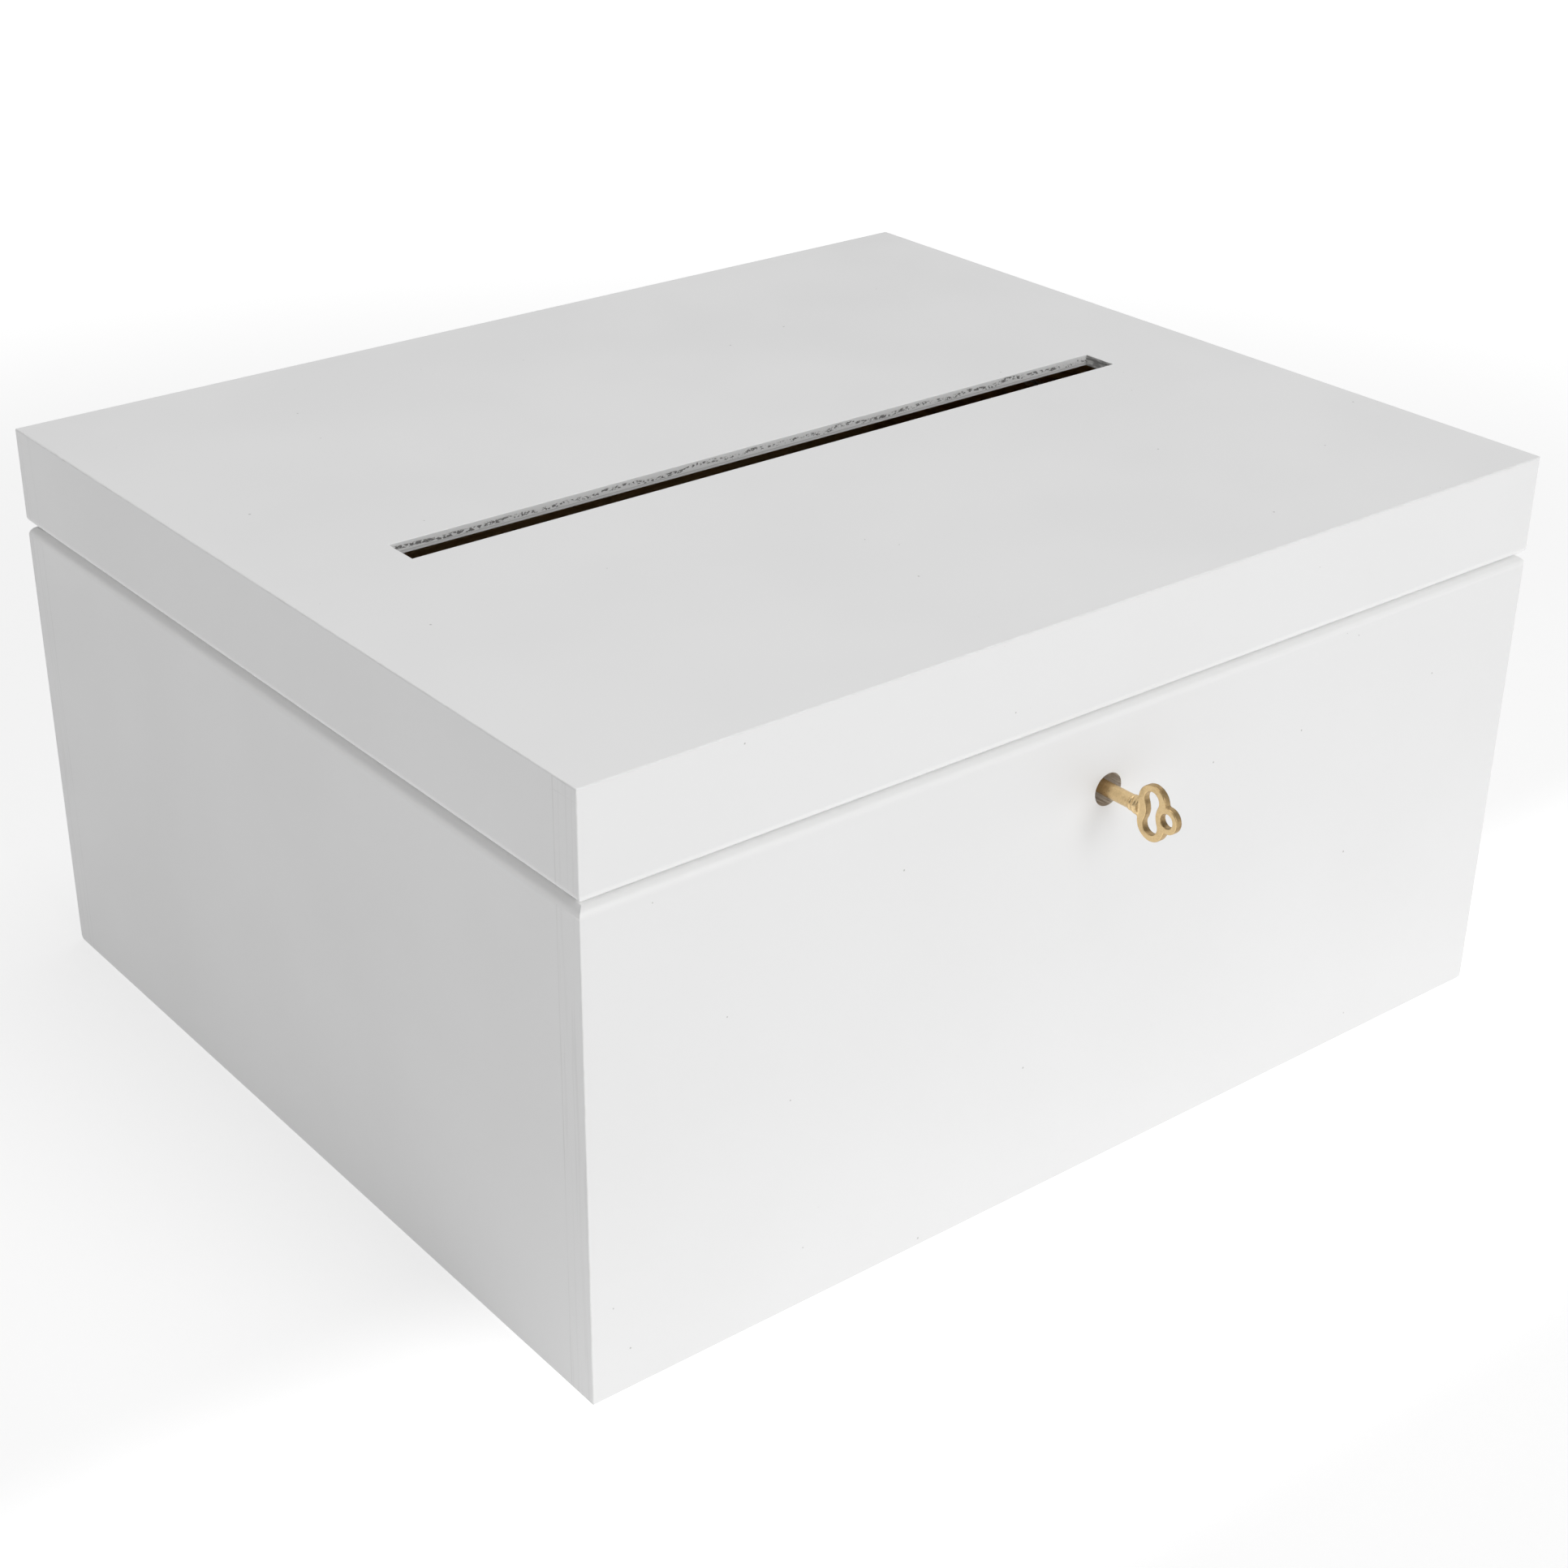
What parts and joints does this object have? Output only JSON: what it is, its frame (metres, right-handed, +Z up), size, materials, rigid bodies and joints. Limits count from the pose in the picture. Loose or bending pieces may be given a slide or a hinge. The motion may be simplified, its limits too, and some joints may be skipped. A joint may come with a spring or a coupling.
{
  "type": "wedding card box",
  "caption": "Low rectangular wooden box with a hinged lid, a long card slot in the lid, a round keyhole in the front and a key with a trefoil bow.",
  "frame": {"origin": "centre of the underside of the box, on the face it rests on", "axes": "+X to the right seen from the front, +Y to the back, where the hinges are, +Z up; the front with the keyhole faces -Y"},
  "size_m": [0.29, 0.275, 0.15],
  "materials": {
    "painted_wood": "white satin paint outside, bare wood inside",
    "hinge_metal": "brass plated, satin",
    "lock_metal": "brass plated, satin",
    "bolt_brass": "satin",
    "key_brass": "antique satin, worn",
    "steel": "zinc plated, satin",
    "screw_metal": "brass plated"
  },
  "bodies": {
    "box": {"base_front_board": "painted_wood", "base_back_board": "painted_wood", "base_left_board": "painted_wood", "base_right_board": "painted_wood", "base_bottom_panel": "painted_wood", "hinge_base_leaf_left": "hinge_metal", "hinge_base_leaf_right": "hinge_metal", "hinge_pin_left": "steel", "hinge_pin_right": "steel", "hinge_base_screws": "screw_metal", "lock_plate": "lock_metal", "lock_cover": "lock_metal", "lock_rivets": "steel", "lock_drill_pin": "steel", "lock_spring": "steel", "lock_screws": "screw_metal"},
    "lid": {"lid_front_rail": "painted_wood", "lid_back_rail": "painted_wood", "lid_left_rail": "painted_wood", "lid_right_rail": "painted_wood", "lid_top_panel": "painted_wood", "hinge_lid_leaf_left": "hinge_metal", "hinge_lid_leaf_right": "hinge_metal", "hinge_lid_screws": "screw_metal", "keeper_plate": "lock_metal", "keeper_screws": "screw_metal"},
    "rotor": {"lock_rotor": "steel"},
    "bolt": {"lock_bolt": "bolt_brass"},
    "key": {"key": "key_brass"}
  },
  "joints": [
    {"name": "lid_hinge", "type": "hinge", "parent": "box", "child": "lid", "pos_m": [0, 0.1253, 0.124], "axis": [-1, 0, 0], "range_deg": [0, 105]},
    {"name": "key_turn", "type": "hinge", "parent": "box", "child": "rotor", "pos_m": [0, -0.116, 0.1038], "axis": [0, 1, 0], "range_deg": [0, 90]},
    {"name": "bolt_slide", "type": "slide", "parent": "box", "child": "bolt", "axis": [1, 0, 0], "range_m": [0, 0.0065]},
    {"name": "key_withdraw", "type": "slide", "parent": "rotor", "child": "key", "axis": [0, -1, 0], "range_m": [0, 0.014]}
  ],
  "couplings": [
    {"joint": "key_turn", "follows": "bolt_slide", "rad_per_m": 241.66}
  ]
}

■ ■ ■ ■ ■ ■ ■

Work required:
Reproduce the data, keeping every line exactly the same.

Exercise solution:
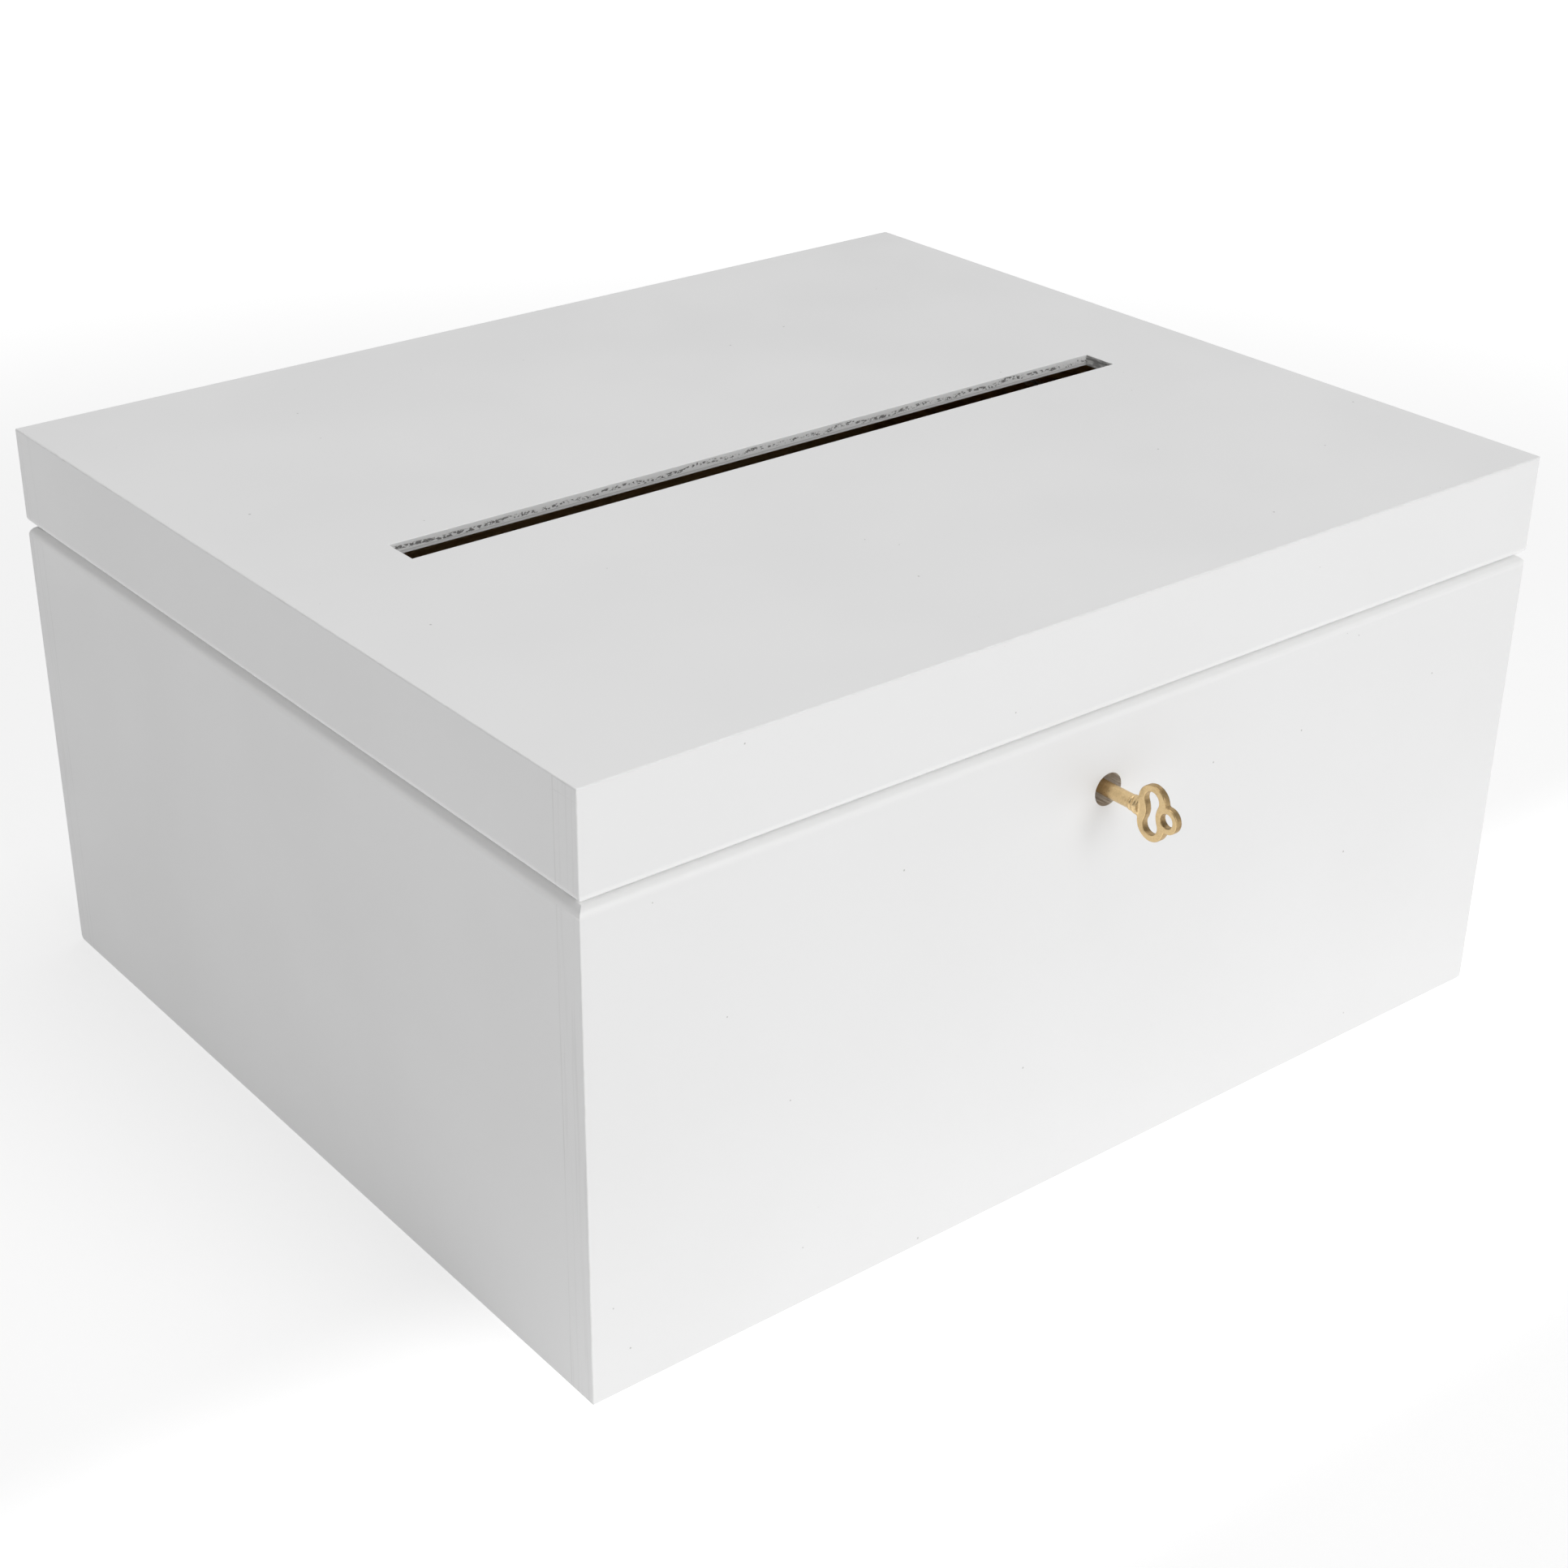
What parts and joints does this object have? Output only JSON: what it is, its frame (metres, right-handed, +Z up), size, materials, rigid bodies and joints. Limits count from the pose in the picture. Loose or bending pieces may be given a slide or a hinge. The motion may be simplified, its limits too, and some joints may be skipped. A joint may come with a spring or a coupling.
{
  "type": "wedding card box",
  "caption": "Low rectangular wooden box with a hinged lid, a long card slot in the lid, a round keyhole in the front and a key with a trefoil bow.",
  "frame": {"origin": "centre of the underside of the box, on the face it rests on", "axes": "+X to the right seen from the front, +Y to the back, where the hinges are, +Z up; the front with the keyhole faces -Y"},
  "size_m": [0.29, 0.275, 0.15],
  "materials": {
    "painted_wood": "white satin paint outside, bare wood inside",
    "hinge_metal": "brass plated, satin",
    "lock_metal": "brass plated, satin",
    "bolt_brass": "satin",
    "key_brass": "antique satin, worn",
    "steel": "zinc plated, satin",
    "screw_metal": "brass plated"
  },
  "bodies": {
    "box": {"base_front_board": "painted_wood", "base_back_board": "painted_wood", "base_left_board": "painted_wood", "base_right_board": "painted_wood", "base_bottom_panel": "painted_wood", "hinge_base_leaf_left": "hinge_metal", "hinge_base_leaf_right": "hinge_metal", "hinge_pin_left": "steel", "hinge_pin_right": "steel", "hinge_base_screws": "screw_metal", "lock_plate": "lock_metal", "lock_cover": "lock_metal", "lock_rivets": "steel", "lock_drill_pin": "steel", "lock_spring": "steel", "lock_screws": "screw_metal"},
    "lid": {"lid_front_rail": "painted_wood", "lid_back_rail": "painted_wood", "lid_left_rail": "painted_wood", "lid_right_rail": "painted_wood", "lid_top_panel": "painted_wood", "hinge_lid_leaf_left": "hinge_metal", "hinge_lid_leaf_right": "hinge_metal", "hinge_lid_screws": "screw_metal", "keeper_plate": "lock_metal", "keeper_screws": "screw_metal"},
    "rotor": {"lock_rotor": "steel"},
    "bolt": {"lock_bolt": "bolt_brass"},
    "key": {"key": "key_brass"}
  },
  "joints": [
    {"name": "lid_hinge", "type": "hinge", "parent": "box", "child": "lid", "pos_m": [0, 0.1253, 0.124], "axis": [-1, 0, 0], "range_deg": [0, 105]},
    {"name": "key_turn", "type": "hinge", "parent": "box", "child": "rotor", "pos_m": [0, -0.116, 0.1038], "axis": [0, 1, 0], "range_deg": [0, 90]},
    {"name": "bolt_slide", "type": "slide", "parent": "box", "child": "bolt", "axis": [1, 0, 0], "range_m": [0, 0.0065]},
    {"name": "key_withdraw", "type": "slide", "parent": "rotor", "child": "key", "axis": [0, -1, 0], "range_m": [0, 0.014]}
  ],
  "couplings": [
    {"joint": "key_turn", "follows": "bolt_slide", "rad_per_m": 241.66}
  ]
}